Carol - what did you use to fasten the deck boards to the joists ??

.


----------



## ceabrm (Dec 29, 2016)

actually, i bought 5/4 deck boards when i should have bought 2×6s for the pier :/

i used stainless steel screws to install the new boards on the pier…but i wouldnt spend that kind of money for just these little tables…so…i guess ceramic coated screws it is - those i have by the hundreds lol


----------



## wormil (Nov 19, 2011)

Deck screws


----------



## bugradx2 (May 7, 2018)

Is the better question, will you put a finish over the treated boards or just let them weather?


----------



## ceabrm (Dec 29, 2016)

i'd prob just put some buttons under the feet and let them weather. finished the base for the first little table with blue kreg screws and my good wood glue…cut the boards for the top and mulling how to attach them.

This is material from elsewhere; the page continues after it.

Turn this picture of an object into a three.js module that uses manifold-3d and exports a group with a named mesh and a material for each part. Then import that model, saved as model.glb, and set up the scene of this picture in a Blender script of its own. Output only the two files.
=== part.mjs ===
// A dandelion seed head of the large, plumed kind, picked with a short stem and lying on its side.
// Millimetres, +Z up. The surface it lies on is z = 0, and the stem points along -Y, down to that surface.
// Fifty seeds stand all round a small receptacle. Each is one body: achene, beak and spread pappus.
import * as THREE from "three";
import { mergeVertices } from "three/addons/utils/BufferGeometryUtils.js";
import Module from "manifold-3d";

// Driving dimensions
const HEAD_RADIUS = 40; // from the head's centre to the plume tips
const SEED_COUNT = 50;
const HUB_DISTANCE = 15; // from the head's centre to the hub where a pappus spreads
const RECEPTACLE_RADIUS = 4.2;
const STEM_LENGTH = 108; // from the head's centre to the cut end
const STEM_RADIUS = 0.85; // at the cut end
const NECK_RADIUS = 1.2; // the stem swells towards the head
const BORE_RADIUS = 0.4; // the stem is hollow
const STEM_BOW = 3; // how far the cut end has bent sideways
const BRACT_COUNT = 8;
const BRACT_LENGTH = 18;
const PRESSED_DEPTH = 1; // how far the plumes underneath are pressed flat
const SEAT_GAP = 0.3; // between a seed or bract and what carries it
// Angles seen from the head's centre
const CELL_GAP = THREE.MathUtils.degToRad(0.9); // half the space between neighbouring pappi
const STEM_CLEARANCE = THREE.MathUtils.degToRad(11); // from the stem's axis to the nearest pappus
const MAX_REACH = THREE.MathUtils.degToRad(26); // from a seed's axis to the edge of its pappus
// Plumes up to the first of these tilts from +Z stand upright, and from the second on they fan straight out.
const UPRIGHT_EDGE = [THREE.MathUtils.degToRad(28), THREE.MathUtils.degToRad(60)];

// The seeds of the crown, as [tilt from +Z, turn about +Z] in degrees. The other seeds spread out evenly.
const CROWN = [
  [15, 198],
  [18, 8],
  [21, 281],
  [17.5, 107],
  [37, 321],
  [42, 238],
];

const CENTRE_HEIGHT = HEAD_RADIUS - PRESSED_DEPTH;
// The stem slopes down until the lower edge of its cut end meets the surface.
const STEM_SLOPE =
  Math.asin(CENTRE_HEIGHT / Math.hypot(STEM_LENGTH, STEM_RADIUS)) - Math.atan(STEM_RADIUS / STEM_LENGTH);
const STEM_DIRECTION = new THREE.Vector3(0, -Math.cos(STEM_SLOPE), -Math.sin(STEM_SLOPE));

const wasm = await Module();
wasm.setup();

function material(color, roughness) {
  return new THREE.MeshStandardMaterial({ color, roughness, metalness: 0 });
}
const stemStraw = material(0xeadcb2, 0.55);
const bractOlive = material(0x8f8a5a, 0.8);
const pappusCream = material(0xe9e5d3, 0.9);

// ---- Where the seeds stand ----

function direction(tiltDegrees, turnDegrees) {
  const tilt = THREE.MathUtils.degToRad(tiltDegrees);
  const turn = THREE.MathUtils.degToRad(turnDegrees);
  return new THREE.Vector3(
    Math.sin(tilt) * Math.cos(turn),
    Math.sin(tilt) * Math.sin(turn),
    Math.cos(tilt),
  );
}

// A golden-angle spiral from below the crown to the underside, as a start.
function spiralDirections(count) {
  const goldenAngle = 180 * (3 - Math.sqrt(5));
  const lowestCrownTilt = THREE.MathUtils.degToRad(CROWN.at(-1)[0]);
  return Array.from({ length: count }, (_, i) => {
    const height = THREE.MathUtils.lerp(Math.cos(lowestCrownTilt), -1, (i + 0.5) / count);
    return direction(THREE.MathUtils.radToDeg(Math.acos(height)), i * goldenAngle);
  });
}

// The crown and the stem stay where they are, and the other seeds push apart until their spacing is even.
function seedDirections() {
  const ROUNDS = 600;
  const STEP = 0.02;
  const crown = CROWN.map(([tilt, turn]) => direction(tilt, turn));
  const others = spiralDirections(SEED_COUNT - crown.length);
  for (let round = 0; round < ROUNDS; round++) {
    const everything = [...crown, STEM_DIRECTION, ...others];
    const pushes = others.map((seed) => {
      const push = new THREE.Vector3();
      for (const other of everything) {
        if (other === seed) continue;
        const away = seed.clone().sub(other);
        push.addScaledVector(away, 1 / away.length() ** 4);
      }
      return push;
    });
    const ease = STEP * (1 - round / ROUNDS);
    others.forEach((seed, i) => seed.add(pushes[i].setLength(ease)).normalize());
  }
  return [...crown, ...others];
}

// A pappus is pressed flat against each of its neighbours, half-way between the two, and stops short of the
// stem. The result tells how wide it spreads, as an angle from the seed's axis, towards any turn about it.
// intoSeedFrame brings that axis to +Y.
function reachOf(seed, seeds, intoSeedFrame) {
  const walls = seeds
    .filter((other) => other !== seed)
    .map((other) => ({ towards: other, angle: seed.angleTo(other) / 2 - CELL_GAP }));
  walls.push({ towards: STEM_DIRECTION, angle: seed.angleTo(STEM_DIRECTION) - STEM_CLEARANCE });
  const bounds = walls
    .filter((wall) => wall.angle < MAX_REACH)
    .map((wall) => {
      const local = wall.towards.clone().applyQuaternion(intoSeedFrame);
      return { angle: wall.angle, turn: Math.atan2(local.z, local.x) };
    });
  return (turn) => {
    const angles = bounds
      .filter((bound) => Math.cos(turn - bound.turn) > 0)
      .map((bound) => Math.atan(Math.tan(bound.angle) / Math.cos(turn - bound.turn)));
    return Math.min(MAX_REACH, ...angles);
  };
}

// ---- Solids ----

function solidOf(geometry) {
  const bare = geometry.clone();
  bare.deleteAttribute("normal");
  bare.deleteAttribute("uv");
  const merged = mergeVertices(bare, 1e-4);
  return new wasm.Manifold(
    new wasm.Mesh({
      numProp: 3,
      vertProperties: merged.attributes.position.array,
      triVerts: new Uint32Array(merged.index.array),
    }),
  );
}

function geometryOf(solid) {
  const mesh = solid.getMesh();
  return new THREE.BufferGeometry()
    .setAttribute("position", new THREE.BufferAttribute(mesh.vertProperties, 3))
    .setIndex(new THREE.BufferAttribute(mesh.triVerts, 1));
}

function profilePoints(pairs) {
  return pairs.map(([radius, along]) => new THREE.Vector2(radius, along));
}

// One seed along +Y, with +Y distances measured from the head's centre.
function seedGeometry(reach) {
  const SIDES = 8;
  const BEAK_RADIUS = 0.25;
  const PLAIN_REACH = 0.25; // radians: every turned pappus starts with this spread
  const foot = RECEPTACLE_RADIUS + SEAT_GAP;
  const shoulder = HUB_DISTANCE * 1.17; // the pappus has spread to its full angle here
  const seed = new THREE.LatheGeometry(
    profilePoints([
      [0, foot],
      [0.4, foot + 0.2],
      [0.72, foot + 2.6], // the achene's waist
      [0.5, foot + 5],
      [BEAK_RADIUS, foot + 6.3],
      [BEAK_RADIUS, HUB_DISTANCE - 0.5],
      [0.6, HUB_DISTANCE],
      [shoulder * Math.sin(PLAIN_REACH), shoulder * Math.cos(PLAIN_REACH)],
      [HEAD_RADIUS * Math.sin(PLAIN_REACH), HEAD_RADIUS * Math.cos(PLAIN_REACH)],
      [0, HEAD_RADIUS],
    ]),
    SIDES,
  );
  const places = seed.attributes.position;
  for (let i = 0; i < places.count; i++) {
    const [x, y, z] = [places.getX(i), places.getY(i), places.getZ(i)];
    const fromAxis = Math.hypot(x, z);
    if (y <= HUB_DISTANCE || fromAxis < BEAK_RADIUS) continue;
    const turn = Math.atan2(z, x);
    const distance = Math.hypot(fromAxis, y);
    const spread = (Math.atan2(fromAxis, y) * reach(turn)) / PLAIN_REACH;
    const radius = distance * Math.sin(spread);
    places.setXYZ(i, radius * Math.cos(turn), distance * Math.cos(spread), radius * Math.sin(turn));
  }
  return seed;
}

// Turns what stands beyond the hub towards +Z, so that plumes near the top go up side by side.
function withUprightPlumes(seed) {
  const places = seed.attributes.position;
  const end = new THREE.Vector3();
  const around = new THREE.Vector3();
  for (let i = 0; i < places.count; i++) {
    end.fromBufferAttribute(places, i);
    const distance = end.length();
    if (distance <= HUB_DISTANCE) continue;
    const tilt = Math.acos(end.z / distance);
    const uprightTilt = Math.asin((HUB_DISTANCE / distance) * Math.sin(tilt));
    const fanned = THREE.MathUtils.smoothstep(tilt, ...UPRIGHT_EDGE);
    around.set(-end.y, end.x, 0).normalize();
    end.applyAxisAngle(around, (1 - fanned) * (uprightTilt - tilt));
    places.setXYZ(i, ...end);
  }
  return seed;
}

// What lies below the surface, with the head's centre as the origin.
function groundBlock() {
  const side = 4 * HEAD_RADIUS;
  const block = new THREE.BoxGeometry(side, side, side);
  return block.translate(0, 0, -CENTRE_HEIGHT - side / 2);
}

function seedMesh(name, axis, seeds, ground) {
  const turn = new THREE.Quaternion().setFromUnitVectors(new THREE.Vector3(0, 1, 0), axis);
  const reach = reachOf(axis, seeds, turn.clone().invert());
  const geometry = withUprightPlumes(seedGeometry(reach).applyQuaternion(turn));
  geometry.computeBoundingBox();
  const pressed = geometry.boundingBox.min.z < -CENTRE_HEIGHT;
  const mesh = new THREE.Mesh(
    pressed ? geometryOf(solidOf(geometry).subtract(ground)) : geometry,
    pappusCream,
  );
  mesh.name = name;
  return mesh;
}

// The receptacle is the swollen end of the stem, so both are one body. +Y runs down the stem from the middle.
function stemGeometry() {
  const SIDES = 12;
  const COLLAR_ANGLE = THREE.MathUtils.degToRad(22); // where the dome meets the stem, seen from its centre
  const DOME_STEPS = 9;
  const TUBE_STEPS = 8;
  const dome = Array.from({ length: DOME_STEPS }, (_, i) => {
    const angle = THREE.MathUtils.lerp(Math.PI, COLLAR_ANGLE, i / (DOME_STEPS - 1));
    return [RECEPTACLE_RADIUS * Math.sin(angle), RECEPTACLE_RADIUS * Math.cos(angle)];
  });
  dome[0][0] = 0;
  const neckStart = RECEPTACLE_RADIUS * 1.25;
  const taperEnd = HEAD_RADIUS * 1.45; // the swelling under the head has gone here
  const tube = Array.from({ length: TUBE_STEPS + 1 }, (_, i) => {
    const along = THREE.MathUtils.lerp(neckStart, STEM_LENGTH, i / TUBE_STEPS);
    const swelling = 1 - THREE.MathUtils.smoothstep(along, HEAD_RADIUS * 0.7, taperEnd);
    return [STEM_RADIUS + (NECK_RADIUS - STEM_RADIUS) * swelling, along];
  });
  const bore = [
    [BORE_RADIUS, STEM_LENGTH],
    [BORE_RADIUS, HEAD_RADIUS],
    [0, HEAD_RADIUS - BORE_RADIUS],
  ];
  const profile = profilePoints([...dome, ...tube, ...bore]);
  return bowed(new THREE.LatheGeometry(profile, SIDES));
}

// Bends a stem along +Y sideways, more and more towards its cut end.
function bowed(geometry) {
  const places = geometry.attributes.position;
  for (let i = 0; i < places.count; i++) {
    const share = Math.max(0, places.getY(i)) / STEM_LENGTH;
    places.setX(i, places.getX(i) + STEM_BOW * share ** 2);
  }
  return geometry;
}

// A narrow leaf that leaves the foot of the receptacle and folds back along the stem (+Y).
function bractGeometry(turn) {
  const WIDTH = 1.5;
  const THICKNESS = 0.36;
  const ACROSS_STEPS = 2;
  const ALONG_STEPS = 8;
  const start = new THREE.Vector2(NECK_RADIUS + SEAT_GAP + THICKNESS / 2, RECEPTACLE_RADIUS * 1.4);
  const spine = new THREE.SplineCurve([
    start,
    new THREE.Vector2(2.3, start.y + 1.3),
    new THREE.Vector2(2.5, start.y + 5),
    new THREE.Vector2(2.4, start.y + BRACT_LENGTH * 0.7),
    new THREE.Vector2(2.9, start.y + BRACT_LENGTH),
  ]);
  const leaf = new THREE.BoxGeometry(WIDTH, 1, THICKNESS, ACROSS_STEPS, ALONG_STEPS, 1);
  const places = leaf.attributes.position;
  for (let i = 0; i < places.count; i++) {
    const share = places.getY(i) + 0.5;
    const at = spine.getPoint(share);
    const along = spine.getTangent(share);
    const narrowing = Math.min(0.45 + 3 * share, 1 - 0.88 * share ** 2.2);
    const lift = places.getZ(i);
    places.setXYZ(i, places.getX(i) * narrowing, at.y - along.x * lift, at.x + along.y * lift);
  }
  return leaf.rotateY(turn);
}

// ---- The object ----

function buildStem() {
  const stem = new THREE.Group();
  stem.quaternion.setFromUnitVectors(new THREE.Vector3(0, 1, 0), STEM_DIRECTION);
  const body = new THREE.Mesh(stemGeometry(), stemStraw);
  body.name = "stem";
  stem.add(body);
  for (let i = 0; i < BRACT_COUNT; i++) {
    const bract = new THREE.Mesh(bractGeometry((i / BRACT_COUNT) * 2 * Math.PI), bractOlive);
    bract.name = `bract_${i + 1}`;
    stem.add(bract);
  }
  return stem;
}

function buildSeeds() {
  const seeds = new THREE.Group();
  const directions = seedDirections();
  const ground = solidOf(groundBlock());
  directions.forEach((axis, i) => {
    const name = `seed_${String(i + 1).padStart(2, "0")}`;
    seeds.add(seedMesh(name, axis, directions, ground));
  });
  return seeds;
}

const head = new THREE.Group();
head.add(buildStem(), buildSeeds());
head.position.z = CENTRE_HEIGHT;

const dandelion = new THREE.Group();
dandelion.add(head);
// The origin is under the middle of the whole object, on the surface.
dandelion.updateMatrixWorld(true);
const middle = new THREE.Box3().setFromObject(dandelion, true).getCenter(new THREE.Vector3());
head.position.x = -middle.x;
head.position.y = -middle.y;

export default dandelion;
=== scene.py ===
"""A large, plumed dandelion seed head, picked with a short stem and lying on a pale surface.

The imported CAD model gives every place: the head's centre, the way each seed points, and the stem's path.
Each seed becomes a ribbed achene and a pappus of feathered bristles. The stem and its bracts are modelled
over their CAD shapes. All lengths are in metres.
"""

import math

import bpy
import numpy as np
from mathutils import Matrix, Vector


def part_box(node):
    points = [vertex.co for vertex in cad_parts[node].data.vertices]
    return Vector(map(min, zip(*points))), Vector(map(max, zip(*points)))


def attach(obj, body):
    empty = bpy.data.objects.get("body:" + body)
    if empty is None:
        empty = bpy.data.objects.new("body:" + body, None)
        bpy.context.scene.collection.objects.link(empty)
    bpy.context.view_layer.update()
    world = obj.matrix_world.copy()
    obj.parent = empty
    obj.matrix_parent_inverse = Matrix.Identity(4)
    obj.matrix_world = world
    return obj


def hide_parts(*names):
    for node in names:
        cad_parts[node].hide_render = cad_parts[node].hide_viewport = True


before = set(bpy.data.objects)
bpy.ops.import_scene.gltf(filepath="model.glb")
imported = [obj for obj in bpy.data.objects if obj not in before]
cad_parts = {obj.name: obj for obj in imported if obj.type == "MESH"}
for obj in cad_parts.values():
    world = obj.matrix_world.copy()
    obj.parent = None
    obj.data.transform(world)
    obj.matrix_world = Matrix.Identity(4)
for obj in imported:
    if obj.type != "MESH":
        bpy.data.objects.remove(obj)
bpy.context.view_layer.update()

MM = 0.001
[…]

i'm think just deck screws thru the face? i dont really care a lot about these, they'll last until i get tired of looking at them


----------



## LesB (Dec 21, 2008)

I would use the Kreg pocket hole screw system to hold it together. The screws won't be visible…in most uses and if desired you can plug the recess holes. The jigs start as low as $30.

Better would be mortise and tenon construction for the stretchers and aprons to the legs and screw pocked holes on the underside to hold the top boards on..


----------



## Jimothy (Oct 29, 2015)

I think either options could work if you use waterproof glue


----------



## JackDuren (Oct 10, 2015)

Deck screws from the big box should work fine. I threw together a coffee table out of treated a couple years ago. Just galvanized nails from a Senco with the intension of going back with screws. Still haven't done it and it's holding up great…


----------



## ceabrm (Dec 29, 2016)

the deckboards were in the garage for over a year 
ended up using outdoor kreg and coated deck screws and tite bond II glue…they'll last til i'm sick and tired of looking at them lol
they're on either side of the bench i put together a few years ago


----------